## [DATA FOR THIS TASK]
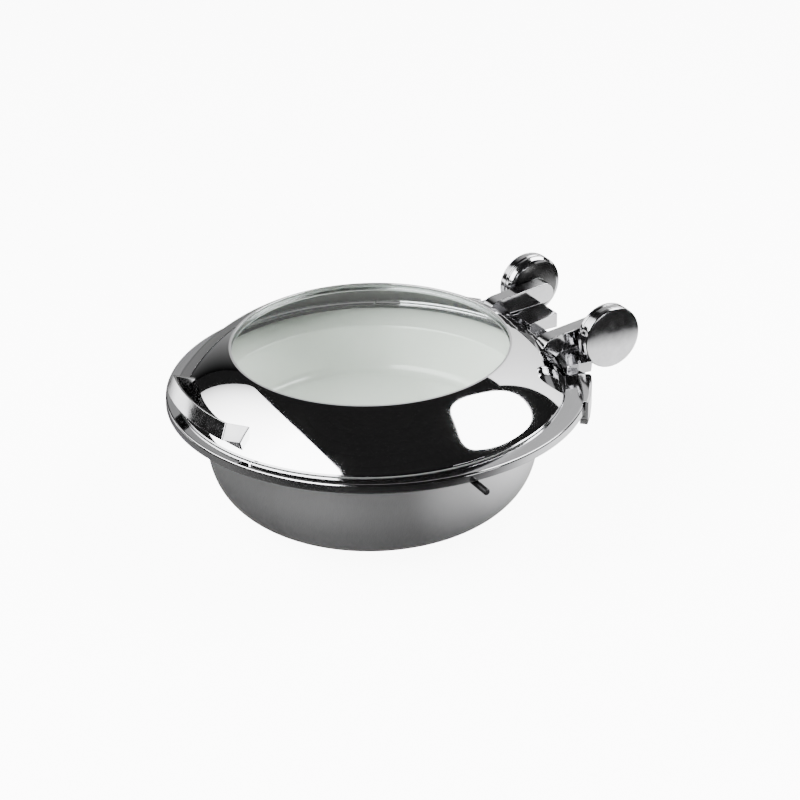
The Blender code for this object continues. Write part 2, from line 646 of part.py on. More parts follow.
def add_pegs_and_stops(dark_look, steel_look):
    start = BOWL_RADIUS + 0.5 * MM
    reach = RIM_RADIUS + PEG_REACH - start
    outline = [(0.0, 0.0), (PEG_RADIUS, 0.0), (PEG_RADIUS, reach - 1.2 * MM),
               (PEG_RADIUS - 1.2 * MM, reach), (0.0, reach)]
    peg = turned(outline, 16, closed=False)
    bmesh.ops.rotate(peg, verts=peg.verts, cent=(0, 0, 0),
                     matrix=Matrix.Rotation(math.radians(90.0), 3, "Y"))
    bmesh.ops.translate(peg, verts=peg.verts, vec=(start, -3.0 * MM, PEG_Z))
    add_pair("side_peg", peg, dark_look)
    low = FLANGE_TOP + GAP
    outline = [(0.0, low), (2.2 * MM, low), (2.2 * MM, low + 1.2 * MM), (1.2 * MM, low + 2.2 * MM),
               (0.0, low + 2.4 * MM)]
    stop = turned(outline, 12, closed=False)
    bmesh.ops.translate(stop, verts=stop.verts, vec=(STOP_PLACE[0], STOP_PLACE[1], 0.0))
    add_pair("rim_stop", stop, steel_look)


def add_bumpers(look, pivot):
    low = FLANGE_TOP + GAP
    outline = [(0.0, low), (1.7 * MM, low), (1.7 * MM, low + 2.2 * MM), (0.0, low + 2.2 * MM)]
    for name, degrees in BUMPER_ANGLES.items():
        angle = math.radians(degrees)
        radius = LID_RADIUS - 3.6 * MM
        bm = turned(outline, 12, closed=False)
        bmesh.ops.translate(bm, verts=bm.verts,
                            vec=(radius * math.cos(angle), radius * math.sin(angle), 0.0))
        add_piece(name, bm, look, pivot)


def fastener(point, normal, shank, head, reach):
    """A fastener through the lid's sheet: its head is inside and it reaches out along the normal."""
    under = -(LID_SHEET + 0.5 * MM)
    outline = [(0.0, under - 1.6 * MM), (head, under - 1.6 * MM), (head, under), (shank, under),
               (shank, reach), (0.0, reach)]
    bm = turned(outline, 12, closed=False)
    place = Matrix.Translation(point) @ normal.to_track_quat("Z", "Y").to_matrix().to_4x4()
    bmesh.ops.transform(bm, matrix=place, verts=bm.verts)
    return bm


def fastener_hole(point, normal, shank, reach):
    return rod(shank + GAP, point - normal * 3.5 * MM, point + normal * reach, sides=12)


def add_lid_fasteners(look, pivot, shell, arms):
    edge = strip_top_edge()
    root = edge[-1] + Vector((4.0 * MM, -7.0 * MM, 0.0))
    point, normal = dome_frame(root.x, root.y)
    stud = fastener(point, normal, STUD_RADIUS, 4.0 * MM, -0.1 * MM)
    add_pair("handle_stud", stud, look, pivot)
    hole = fastener_hole(point, normal, STUD_RADIUS, 1.0 * MM)
    for name, cutter in (("left_stud_hole", mirrored(hole)), ("right_stud_hole", hole)):
        cut(shell, add_cutter(name, cutter))
    for number, (x, y) in enumerate(ARM_SCREWS, 1):
        point, normal = dome_frame(x, y)
        screw = fastener(point, normal, SCREW_RADIUS, 3.6 * MM, 6.0 * MM)
        add_pair("arm_screw_%d" % number, screw, look, pivot)
        hole = fastener_hole(point, normal, SCREW_RADIUS, 7.0 * MM)
        hole_mirror = mirrored(hole)
        for side, cutter in (("left", hole_mirror), ("right", hole)):
            solid = add_cutter("%s_arm_screw_hole_%d" % (side, number), cutter)
            cut(shell, solid)
            cut(arms[side], solid)


def build():
    clear_scene()
    mirror_steel = make_look("mirror_steel", (0.82, 0.82, 0.83), 1.0, 0.08)
    satin_steel = make_look("satin_steel", (0.62, 0.62, 0.63), 1.0, 0.28)
    dark_steel = make_look("dark_steel", (0.10, 0.10, 0.11), 1.0, 0.35)
    porcelain = make_look("porcelain", (0.80, 0.82, 0.78), 0.0, 0.15)
    glass = make_look("glass", (0.80, 0.88, 0.84), 0.0, 0.05, alpha=0.35)
    silicone = make_look("silicone", (0.25, 0.26, 0.26), 0.0, 0.6)
    pad_rubber = make_look("pad_rubber", (0.03, 0.03, 0.03), 0.0, 0.7)
    brass = make_look("brass", (0.70, 0.55, 0.28), 1.0, 0.3)
    spring_steel = make_look("spring_steel", (0.35, 0.35, 0.36), 1.0, 0.3)

    lid_pivot = add_pivot("lid_pivot", (0.0, HINGE_Y, HINGE_Z))
    add_base_disc(dark_steel)
    add_water_pan(satin_steel)
    ring = add_rim_ring(mirror_steel)
    add_food_pan(porcelain)
    shell = add_lid_shell(mirror_steel, lid_pivot)
    add_window(glass, silicone, satin_steel, lid_pivot)
    add_handle(mirror_steel, lid_pivot)
    arms = add_arms(mirror_steel, lid_pivot)
    add_drums((mirror_steel, brass, spring_steel, satin_steel, silicone), lid_pivot)
    bases = add_hinge_bases(mirror_steel)
    plates = add_backing_plates(satin_steel)
    add_hinge_screws(satin_steel, ring, bases, plates)
    add_claws(mirror_steel, pad_rubber)
    add_pegs_and_stops(dark_steel, mirror_steel)
    add_bumpers(silicone, lid_pivot)
    add_lid_fasteners(satin_steel, lid_pivot, shell, arms)


build()
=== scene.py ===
"""Roll top chafer: finished surfaces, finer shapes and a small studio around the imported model.

Frame: origin at the centre of the flat base, +Z up, -Y front (handle), +Y back (hinge).
Units: metres.
"""

import json
import math

import bmesh
import bpy
from mathutils import Matrix, Vector

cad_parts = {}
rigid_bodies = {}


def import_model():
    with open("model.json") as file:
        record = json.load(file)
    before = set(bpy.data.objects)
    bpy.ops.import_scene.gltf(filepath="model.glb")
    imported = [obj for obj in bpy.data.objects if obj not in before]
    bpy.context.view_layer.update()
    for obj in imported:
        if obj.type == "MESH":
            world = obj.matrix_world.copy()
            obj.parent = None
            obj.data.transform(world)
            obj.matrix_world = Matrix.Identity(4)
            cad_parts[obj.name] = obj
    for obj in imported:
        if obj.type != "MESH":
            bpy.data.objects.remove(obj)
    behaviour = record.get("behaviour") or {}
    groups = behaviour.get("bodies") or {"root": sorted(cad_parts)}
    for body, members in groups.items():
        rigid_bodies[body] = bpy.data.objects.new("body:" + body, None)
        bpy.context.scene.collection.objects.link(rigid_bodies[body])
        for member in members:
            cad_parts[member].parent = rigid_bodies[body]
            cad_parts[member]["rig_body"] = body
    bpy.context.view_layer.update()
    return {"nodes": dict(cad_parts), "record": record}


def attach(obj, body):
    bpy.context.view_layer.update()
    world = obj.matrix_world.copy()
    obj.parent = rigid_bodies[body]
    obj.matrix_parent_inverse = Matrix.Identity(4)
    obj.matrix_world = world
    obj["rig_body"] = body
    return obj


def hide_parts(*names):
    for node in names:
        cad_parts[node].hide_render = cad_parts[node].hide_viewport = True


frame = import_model()

MM = 0.001
GAP = 0.3 * MM
ROUND = 288                 # sides of the large turned pieces
SMALL_ROUND = 144           # sides of the hinge drums

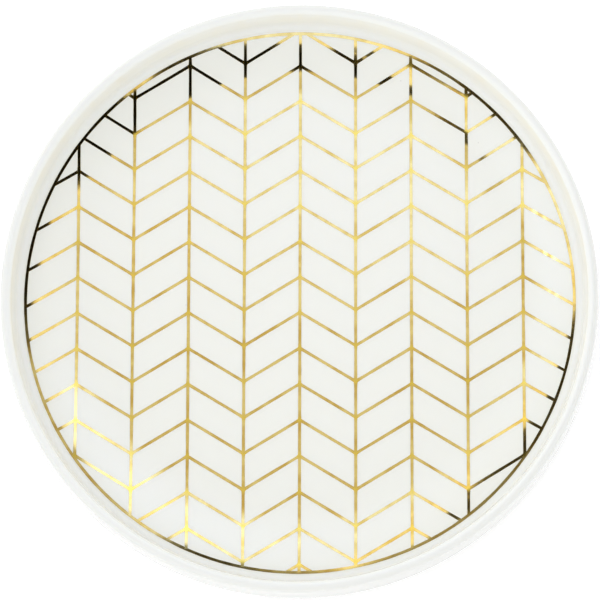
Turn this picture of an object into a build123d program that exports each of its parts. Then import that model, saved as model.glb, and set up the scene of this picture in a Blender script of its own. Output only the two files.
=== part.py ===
from build123d import *
from math import ceil, cos, radians, sin
import os

os.makedirs("parts", exist_ok=True)

# Round porcelain ring dish with an overglaze gold herringbone. Millimetres, +Z up.
# The origin is the middle of the resting plane, under the foot ring.

# Overall size of the fired and glazed dish
outer_diameter = 108.0
dish_height = 12.0

# Floor and foot ring
floor_thickness = 3.6
foot_diameter = 96.0
foot_height = 1.6
foot_width = 2.4
foot_bevel = 0.4

# Wall, lip and heel
lip_thickness = 1.9
lip_rounding = 0.7
wall_lean = 0.3
inner_wall_angle = 87.0
cove_radius = 1.5
cove_flats = 4
heel_height = 4.6
heel_set_in = 2.4
heel_bevel = 0.9

# Gold lines, all of one width and one film thickness; the border stops just short of the cove
gold_thickness = 0.1
line_width = 0.5
border_margin = 0.15

# Herringbone, with the small offset at which its transfer lies on this dish
column_pitch = 10.08
row_pitch = 6.56
chevron_drop = 6.12
pattern_shift_x = 0.05
pattern_shift_y = -2.18

# Radii and heights worked out from those sizes
outer_radius = outer_diameter / 2
lip_outer_radius = outer_radius - wall_lean
lip_inner_radius = lip_outer_radius - lip_thickness
floor_top = foot_height + floor_thickness
foot_outer_radius = foot_diameter / 2
foot_inner_radius = foot_outer_radius - foot_width

# Cove: the round between floor and inner wall, in even flats, whose last point is on the wall
cove_turns = [radians(inner_wall_angle * flat / cove_flats) for flat in range(cove_flats + 1)]
wall_rise = dish_height - floor_top - cove_radius * (1 - cos(cove_turns[-1]))
cove_end_radius = lip_inner_radius - wall_rise * cos(cove_turns[-1]) / sin(cove_turns[-1])
cove_start_radius = cove_end_radius - cove_radius * sin(cove_turns[-1])
cove_points = [
    (cove_start_radius + cove_radius * sin(turn), floor_top + cove_radius * (1 - cos(turn)))
    for turn in cove_turns
]

# Dish: one fired casting, turned from its section
with BuildPart() as porcelain_body:
    with BuildSketch(Plane.XZ) as dish_section:
        with BuildLine():
            cove_line = Polyline(*cove_points)
            lip_line = Line((lip_inner_radius, dish_height), (lip_outer_radius, dish_height))
            heel_line = Line((outer_radius, heel_height), (outer_radius - heel_set_in, foot_height))
            Line(cove_line @ 1, lip_line @ 0)
            Line(lip_line @ 1, heel_line @ 0)
            Polyline(
                heel_line @ 1,
                (foot_outer_radius, foot_height),
                (foot_outer_radius, 0),
                (foot_inner_radius, 0),
                (foot_inner_radius, foot_height),
                (0, foot_height),
                (0, floor_top),
                cove_line @ 0,
            )
        make_face()
        fillet(dish_section.vertices().group_by(Axis.Y)[-1], lip_rounding)
        chamfer(dish_section.vertices().sort_by_distance(heel_line @ 1)[0], heel_bevel)
        chamfer(dish_section.vertices().group_by(Axis.Y)[0], foot_bevel)
    revolve(axis=Axis.Z)
porcelain_body.part.label = "porcelain_body"
export_step(porcelain_body.part, "parts/porcelain_body.step")

# Border: the gold ring round the edge of the floor
border_radius = cove_start_radius - border_margin
field_radius = border_radius - line_width
with BuildPart() as gold_border_ring:
    with BuildSketch(Plane.XY.offset(floor_top)):
        Circle(border_radius)
        Circle(field_radius, mode=Mode.SUBTRACT)
    extrude(amount=gold_thickness)
gold_border_ring.part.label = "gold_border_ring"
export_step(gold_border_ring.part, "parts/gold_border_ring.step")

# Columns: straight lines from border to border, one on each pitch
columns_each_side = int(field_radius / column_pitch)
column_numbers = range(-columns_each_side, columns_each_side + 1)
with BuildPart() as gold_column_lines:
    with BuildSketch(Plane.XY.offset(floor_top)):
        with Locations([(pattern_shift_x + column * column_pitch, 0) for column in column_numbers]):
            Rectangle(line_width, 2 * field_radius)
        Circle(field_radius, mode=Mode.INTERSECT)
    extrude(amount=gold_thickness)
gold_column_lines.part.label = "gold_column_lines"
export_step(gold_column_lines.part, "parts/gold_column_lines.step")

# Chevrons: slanted bars that fill each bay between two columns, peaks on the even columns
rows_each_way = ceil((border_radius + chevron_drop) / row_pitch)
row_numbers = range(-rows_each_way, rows_each_way + 1)
bar_run = column_pitch - line_width
bar_fall = chevron_drop * bar_run / column_pitch
bar_depth = line_width * (column_pitch**2 + chevron_drop**2) ** 0.5 / column_pitch
with BuildPart() as gold_chevron_lines:
    with BuildSketch(Plane.XY.offset(floor_top)):
        for bay in range(-columns_each_side - 1, columns_each_side + 1):
            bay_left = pattern_shift_x + bay * column_pitch + line_width / 2
            slope = -1 if bay % 2 == 0 else 1
            left_end = pattern_shift_y - (chevron_drop + slope * bar_fall + bar_depth) / 2
            with Locations([(bay_left, left_end + row * row_pitch) for row in row_numbers]):
                Polygon(
                    (0, 0),
                    (bar_run, slope * bar_fall),
                    (bar_run, slope * bar_fall + bar_depth),
                    (0, bar_depth),
                    align=None,
                )
        Circle(field_radius, mode=Mode.INTERSECT)
    extrude(amount=gold_thickness)
gold_chevron_lines.part.label = "gold_chevron_lines"
export_step(gold_chevron_lines.part, "parts/gold_chevron_lines.step")
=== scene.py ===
import math

import bpy
from mathutils import Matrix, Vector, noise


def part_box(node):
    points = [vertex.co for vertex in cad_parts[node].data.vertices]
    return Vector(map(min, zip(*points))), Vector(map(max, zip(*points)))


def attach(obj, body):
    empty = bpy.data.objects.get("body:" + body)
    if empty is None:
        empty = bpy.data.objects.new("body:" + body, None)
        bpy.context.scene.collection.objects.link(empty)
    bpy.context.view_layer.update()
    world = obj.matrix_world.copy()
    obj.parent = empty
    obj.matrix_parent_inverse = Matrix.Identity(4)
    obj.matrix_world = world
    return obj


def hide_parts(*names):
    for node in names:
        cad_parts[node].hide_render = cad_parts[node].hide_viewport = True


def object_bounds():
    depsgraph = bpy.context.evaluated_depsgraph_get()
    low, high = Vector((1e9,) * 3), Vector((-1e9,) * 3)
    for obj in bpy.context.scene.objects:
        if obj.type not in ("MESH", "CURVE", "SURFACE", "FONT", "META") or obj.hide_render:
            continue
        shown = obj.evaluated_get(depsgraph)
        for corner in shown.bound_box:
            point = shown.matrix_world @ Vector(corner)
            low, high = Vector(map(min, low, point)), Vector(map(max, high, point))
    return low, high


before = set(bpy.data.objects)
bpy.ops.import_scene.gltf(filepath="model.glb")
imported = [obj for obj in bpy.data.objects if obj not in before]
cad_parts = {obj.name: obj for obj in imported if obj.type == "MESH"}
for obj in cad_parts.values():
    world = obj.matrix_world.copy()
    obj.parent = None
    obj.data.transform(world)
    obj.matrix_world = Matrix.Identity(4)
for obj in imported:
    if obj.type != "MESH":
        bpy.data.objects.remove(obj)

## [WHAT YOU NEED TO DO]
Reproduce, without alteration, solely the lines beginning at the line that includes "(0.0, HINGE_Y, HINGE_Z))" and ending at the line that includes "record = json.load(file)", both lines included.

## [SOLUTION TO THIS EXERCISE]
    lid_pivot = add_pivot("lid_pivot", (0.0, HINGE_Y, HINGE_Z))
    add_base_disc(dark_steel)
    add_water_pan(satin_steel)
    ring = add_rim_ring(mirror_steel)
    add_food_pan(porcelain)
    shell = add_lid_shell(mirror_steel, lid_pivot)
    add_window(glass, silicone, satin_steel, lid_pivot)
    add_handle(mirror_steel, lid_pivot)
    arms = add_arms(mirror_steel, lid_pivot)
    add_drums((mirror_steel, brass, spring_steel, satin_steel, silicone), lid_pivot)
    bases = add_hinge_bases(mirror_steel)
    plates = add_backing_plates(satin_steel)
    add_hinge_screws(satin_steel, ring, bases, plates)
    add_claws(mirror_steel, pad_rubber)
    add_pegs_and_stops(dark_steel, mirror_steel)
    add_bumpers(silicone, lid_pivot)
    add_lid_fasteners(satin_steel, lid_pivot, shell, arms)


build()
=== scene.py ===
"""Roll top chafer: finished surfaces, finer shapes and a small studio around the imported model.

Frame: origin at the centre of the flat base, +Z up, -Y front (handle), +Y back (hinge).
Units: metres.
"""

import json
import math

import bmesh
import bpy
from mathutils import Matrix, Vector

cad_parts = {}
rigid_bodies = {}


def import_model():
    with open("model.json") as file:
        record = json.load(file)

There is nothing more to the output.